Compare this to running LangGraph on ECS Fargate, where you pay for continuous uptime even during idle periods. Serverless wins for bursty workloads with unpredictable traffic patterns.
When Lambda Isn’t Enough
Lambda’s 15-minute timeout is a hard constraint. If your agent nodes require sustained computation (training loops, large document processing, complex simulations), you’ll hit the wall.
In these cases, the hybrid pattern is:
- Use Lambda for fast nodes (tool calls, routing, simple transformations)
- Use ECS Fargate tasks for long-running nodes
- Coordinate both with Step Functions
- Share state through AgentCore Memory
Step Functions can invoke both Lambda functions and ECS tasks. The state management layer stays consistent across both compute types.
Security Boundaries
Each Lambda function runs in its own execution environment with isolated IAM roles. This lets you scope permissions per agent:
- Researcher agent gets read-only access to data sources
- Writer agent gets write access to output buckets
- Reviewer agent gets access to moderation APIs
AgentCore Memory enforces access control at the session level. Each agent workflow gets a unique memory ID. Lambda functions can only read/write state for their assigned session. This prevents cross-contamination between concurrent agent executions.
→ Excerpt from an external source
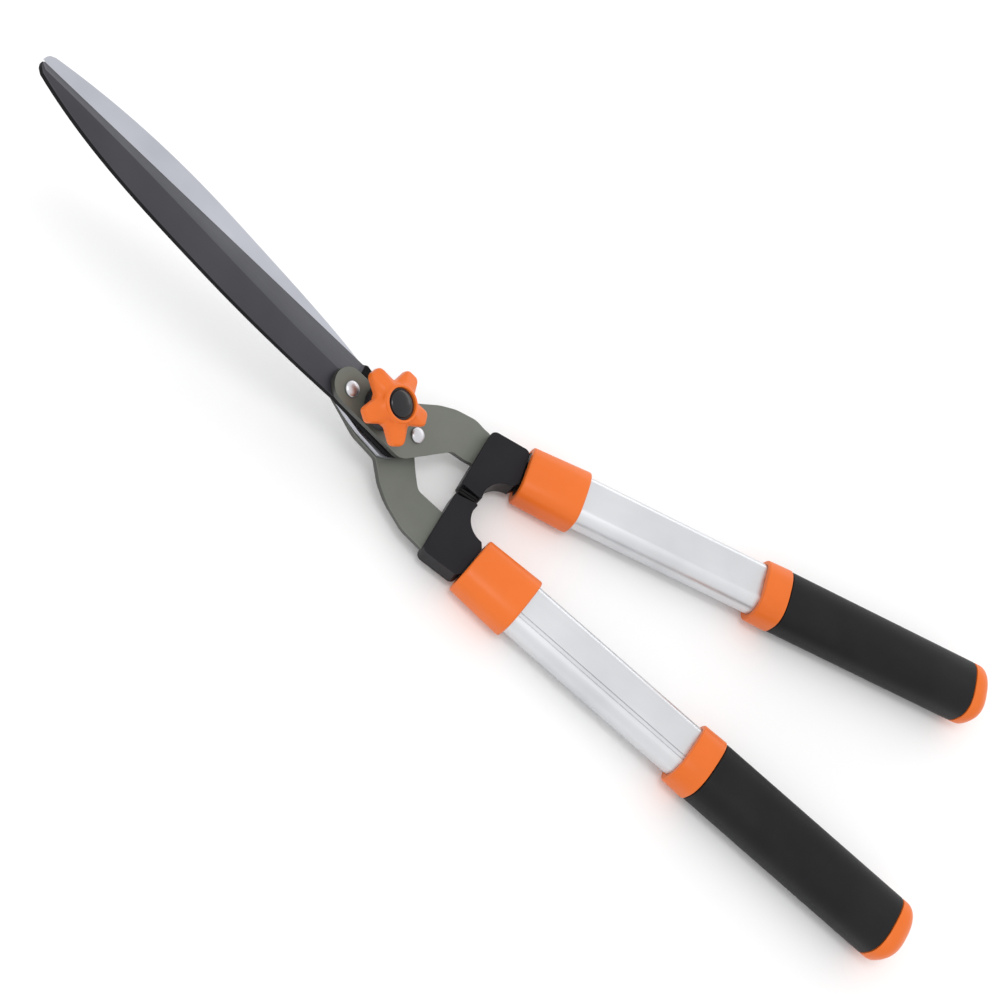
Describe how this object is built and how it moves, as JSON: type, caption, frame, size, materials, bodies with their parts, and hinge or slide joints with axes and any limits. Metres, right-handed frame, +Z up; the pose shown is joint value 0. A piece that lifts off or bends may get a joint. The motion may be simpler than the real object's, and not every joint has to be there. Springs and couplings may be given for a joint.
{
  "type": "hedge shears",
  "caption": "Hedge shears with straight riveted blades, cranked flattened aluminium handles, rubber grips and a star tension knob at the pivot.",
  "frame": {"origin": "bottom centre of the box around the closed shears, on the floor that they lie on", "axes": "+Z up; +X along the middle line from the blade tips to the handle ends; +Y towards the handle of the upper blade, the one on the knob side. The shears lie on both handles with the knob up, so the blade plane rises towards -X by about 25 degrees."},
  "size_m": [0.552, 0.1754, 0.121],
  "materials": {
    "blade_dark": "dark non-stick coating over ground steel, satin",
    "blade_bright": "ground bare steel, fine brushed",
    "tang_paint": "grey-green painted pressed steel, satin",
    "fastener_zinc": "bright zinc plate",
    "black_nylon": "black moulded nylon, satin",
    "bumper_rubber": "black rubber, matt",
    "orange_plastic": "orange moulded plastic, semi-gloss",
    "tube_aluminium": "satin anodised extrusion",
    "grip_rubber": "soft black rubber, matt"
  },
  "bodies": {
    "lower_half": {"lower_blade": "blade_bright", "lower_tang": "tang_paint", "lower_front_rivet": "fastener_zinc", "lower_rear_rivet": "fastener_zinc", "lower_ferrule": "black_nylon", "lower_bumper_pad": "bumper_rubber", "lower_tube_insert": "black_nylon", "lower_tube": "tube_aluminium", "lower_handle_pin": "fastener_zinc", "lower_coupling": "orange_plastic", "lower_collar": "orange_plastic", "lower_grip": "grip_rubber", "lower_end_cap": "orange_plastic", "pivot_bolt": "fastener_zinc", "flat_washer": "fastener_zinc", "spring_washer": "fastener_zinc"},
    "upper_half": {"upper_blade": "blade_dark", "upper_tang": "tang_paint", "upper_front_rivet": "fastener_zinc", "upper_rear_rivet": "fastener_zinc", "upper_ferrule": "black_nylon", "upper_bumper_pad": "bumper_rubber", "upper_tube_insert": "black_nylon", "upper_tube": "tube_aluminium", "upper_handle_pin": "fastener_zinc", "upper_coupling": "orange_plastic", "upper_collar": "orange_plastic", "upper_grip": "grip_rubber", "upper_end_cap": "orange_plastic"},
    "adjusting_knob": {"knob": "orange_plastic", "knob_boss": "black_nylon", "knob_nut": "fastener_zinc", "knob_cap": "black_nylon"}
  },
  "joints": [
    {"name": "blade_pivot", "type": "hinge", "parent": "lower_half", "child": "upper_half", "pos_m": [-0.08282, 0, 0.03089], "axis": [0.4187, 0, 0.9081], "range_deg": [0, 60]},
    {"name": "knob_turn", "type": "hinge", "parent": "lower_half", "child": "adjusting_knob", "pos_m": [-0.08282, 0, 0.03089], "axis": [0.4187, 0, 0.9081], "range_deg": [0, 360]}
  ]
}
The risk is that a compromised Lambda function could exfiltrate state from its assigned session. Mitigation requires VPC isolation, encryption at rest, and audit logging through CloudTrail.
Technical Verdict
Use this pattern when you need:
- Elastic scaling for unpredictable agent workloads
- Sub-second response times for individual agent nodes
- Clear cost attribution per agent execution
- Managed state persistence without custom database schemas
Avoid this pattern when:
- Agent nodes require sustained computation over 10 minutes
- You need strong consistency guarantees for state reads
- Cold start latency is unacceptable for your use case
- You’re running continuous, high-throughput agent workloads where reserved capacity is cheaper
The sweet spot is event-driven multi-agent systems with bursty traffic, discrete work units per node, and tolerance for eventual consistency in state propagation.